→ Source excerpt
****************************************

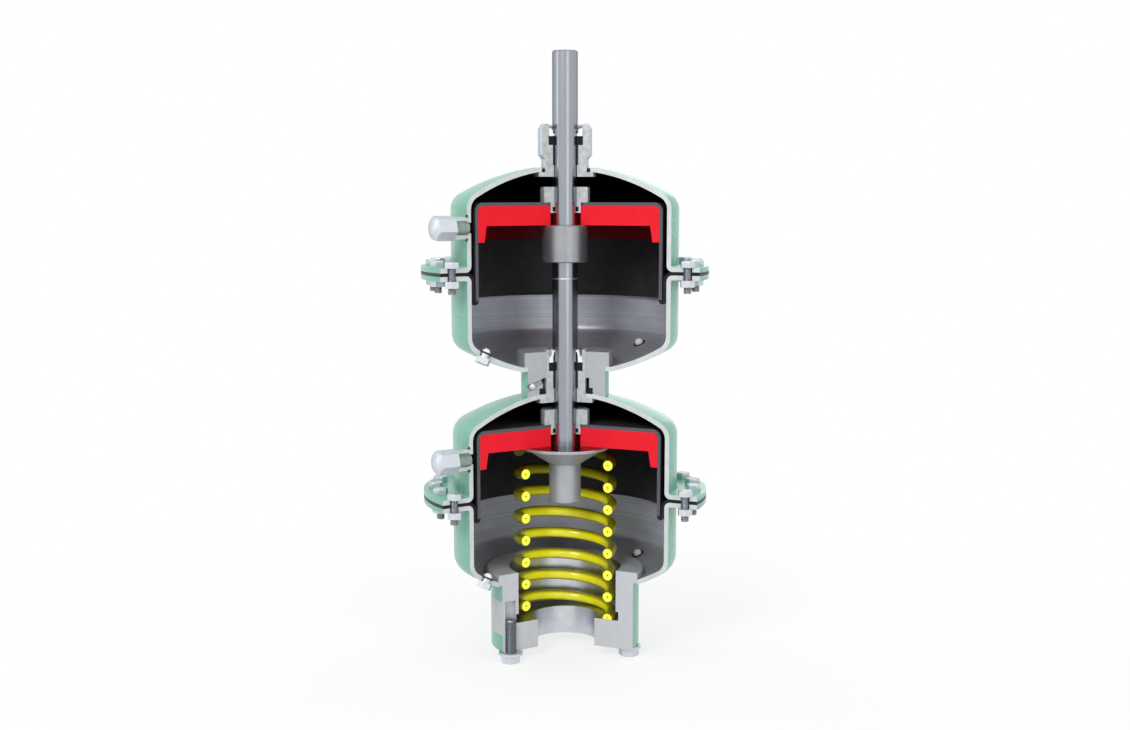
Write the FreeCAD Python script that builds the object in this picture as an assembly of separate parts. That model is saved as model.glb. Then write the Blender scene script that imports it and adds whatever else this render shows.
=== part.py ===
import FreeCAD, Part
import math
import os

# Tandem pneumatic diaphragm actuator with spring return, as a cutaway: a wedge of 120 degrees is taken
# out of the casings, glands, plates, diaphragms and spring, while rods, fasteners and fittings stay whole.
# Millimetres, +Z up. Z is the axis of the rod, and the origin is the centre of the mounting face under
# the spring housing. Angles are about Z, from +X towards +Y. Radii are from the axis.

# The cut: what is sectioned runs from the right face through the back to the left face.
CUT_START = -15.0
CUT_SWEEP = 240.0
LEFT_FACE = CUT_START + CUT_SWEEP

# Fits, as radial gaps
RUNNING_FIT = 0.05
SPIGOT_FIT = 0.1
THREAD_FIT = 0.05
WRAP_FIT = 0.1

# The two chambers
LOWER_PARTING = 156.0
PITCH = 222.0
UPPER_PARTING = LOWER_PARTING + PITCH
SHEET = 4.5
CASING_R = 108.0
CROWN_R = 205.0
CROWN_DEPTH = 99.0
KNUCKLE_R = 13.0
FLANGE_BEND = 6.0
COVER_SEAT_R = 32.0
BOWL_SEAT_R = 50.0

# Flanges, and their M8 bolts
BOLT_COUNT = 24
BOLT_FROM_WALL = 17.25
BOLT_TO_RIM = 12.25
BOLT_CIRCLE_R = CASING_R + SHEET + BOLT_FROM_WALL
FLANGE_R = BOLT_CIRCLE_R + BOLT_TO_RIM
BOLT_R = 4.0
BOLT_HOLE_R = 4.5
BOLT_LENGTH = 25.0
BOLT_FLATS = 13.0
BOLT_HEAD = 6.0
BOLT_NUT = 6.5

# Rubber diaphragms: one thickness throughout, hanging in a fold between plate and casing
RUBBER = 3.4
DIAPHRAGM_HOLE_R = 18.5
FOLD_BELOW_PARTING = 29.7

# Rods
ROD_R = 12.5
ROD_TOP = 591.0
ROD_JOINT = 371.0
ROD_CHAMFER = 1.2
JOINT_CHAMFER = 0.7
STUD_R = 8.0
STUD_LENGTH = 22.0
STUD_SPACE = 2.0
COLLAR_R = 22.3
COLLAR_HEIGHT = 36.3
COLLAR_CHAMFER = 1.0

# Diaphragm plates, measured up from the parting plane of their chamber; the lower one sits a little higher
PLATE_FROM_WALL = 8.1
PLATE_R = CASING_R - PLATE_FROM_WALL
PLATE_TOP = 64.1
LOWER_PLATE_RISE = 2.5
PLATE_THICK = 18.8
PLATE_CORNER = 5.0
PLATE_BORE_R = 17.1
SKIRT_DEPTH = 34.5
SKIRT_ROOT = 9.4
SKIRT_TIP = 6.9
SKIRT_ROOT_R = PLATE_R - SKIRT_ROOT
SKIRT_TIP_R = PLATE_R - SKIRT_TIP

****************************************

→ Short exercise
Copy every line verbatim.

→ Problem solution
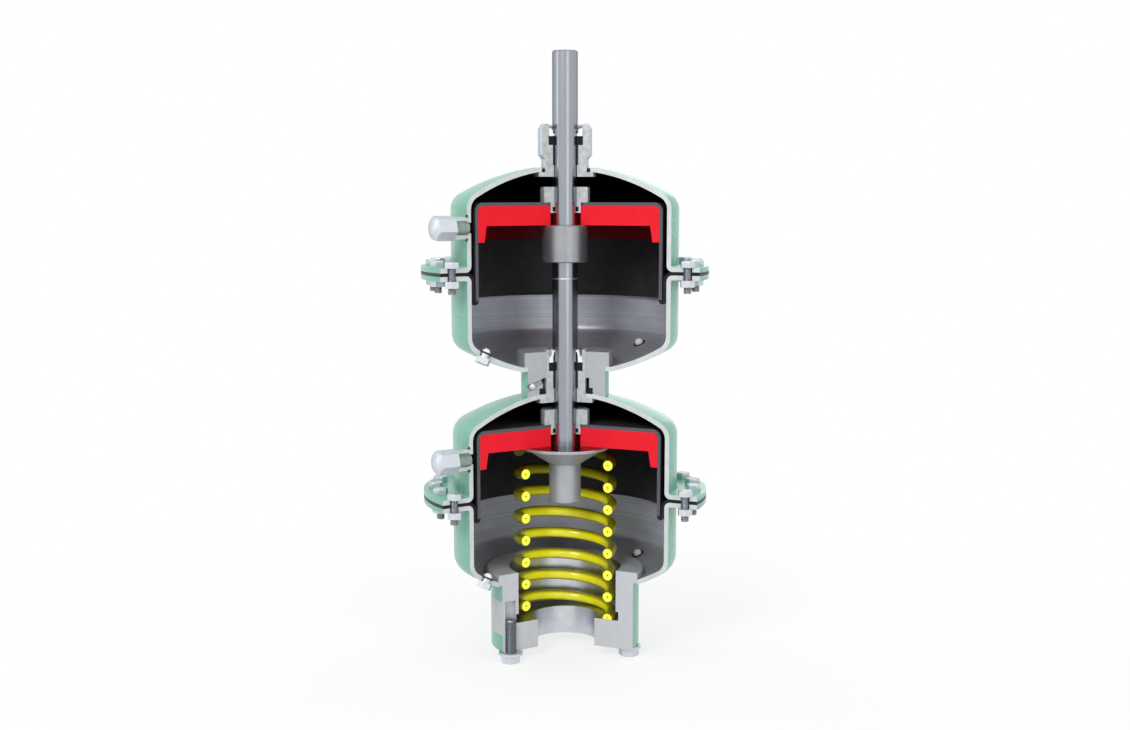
Write the FreeCAD Python script that builds the object in this picture as an assembly of separate parts. That model is saved as model.glb. Then write the Blender scene script that imports it and adds whatever else this render shows.
=== part.py ===
import FreeCAD, Part
import math
import os

# Tandem pneumatic diaphragm actuator with spring return, as a cutaway: a wedge of 120 degrees is taken
# out of the casings, glands, plates, diaphragms and spring, while rods, fasteners and fittings stay whole.
# Millimetres, +Z up. Z is the axis of the rod, and the origin is the centre of the mounting face under
# the spring housing. Angles are about Z, from +X towards +Y. Radii are from the axis.

# The cut: what is sectioned runs from the right face through the back to the left face.
CUT_START = -15.0
CUT_SWEEP = 240.0
LEFT_FACE = CUT_START + CUT_SWEEP

# Fits, as radial gaps
RUNNING_FIT = 0.05
SPIGOT_FIT = 0.1
THREAD_FIT = 0.05
WRAP_FIT = 0.1

# The two chambers
LOWER_PARTING = 156.0
PITCH = 222.0
UPPER_PARTING = LOWER_PARTING + PITCH
SHEET = 4.5
CASING_R = 108.0
CROWN_R = 205.0
CROWN_DEPTH = 99.0
KNUCKLE_R = 13.0
FLANGE_BEND = 6.0
COVER_SEAT_R = 32.0
BOWL_SEAT_R = 50.0

# Flanges, and their M8 bolts
BOLT_COUNT = 24
BOLT_FROM_WALL = 17.25
BOLT_TO_RIM = 12.25
BOLT_CIRCLE_R = CASING_R + SHEET + BOLT_FROM_WALL
FLANGE_R = BOLT_CIRCLE_R + BOLT_TO_RIM
BOLT_R = 4.0
BOLT_HOLE_R = 4.5
BOLT_LENGTH = 25.0
BOLT_FLATS = 13.0
BOLT_HEAD = 6.0
BOLT_NUT = 6.5

# Rubber diaphragms: one thickness throughout, hanging in a fold between plate and casing
RUBBER = 3.4
DIAPHRAGM_HOLE_R = 18.5
FOLD_BELOW_PARTING = 29.7

# Rods
ROD_R = 12.5
ROD_TOP = 591.0
ROD_JOINT = 371.0
ROD_CHAMFER = 1.2
JOINT_CHAMFER = 0.7
STUD_R = 8.0
STUD_LENGTH = 22.0
STUD_SPACE = 2.0
COLLAR_R = 22.3
COLLAR_HEIGHT = 36.3
COLLAR_CHAMFER = 1.0

# Diaphragm plates, measured up from the parting plane of their chamber; the lower one sits a little higher
PLATE_FROM_WALL = 8.1
PLATE_R = CASING_R - PLATE_FROM_WALL
PLATE_TOP = 64.1
LOWER_PLATE_RISE = 2.5
PLATE_THICK = 18.8
PLATE_CORNER = 5.0
PLATE_BORE_R = 17.1
SKIRT_DEPTH = 34.5
SKIRT_ROOT = 9.4
SKIRT_TIP = 6.9
SKIRT_ROOT_R = PLATE_R - SKIRT_ROOT
SKIRT_TIP_R = PLATE_R - SKIRT_TIP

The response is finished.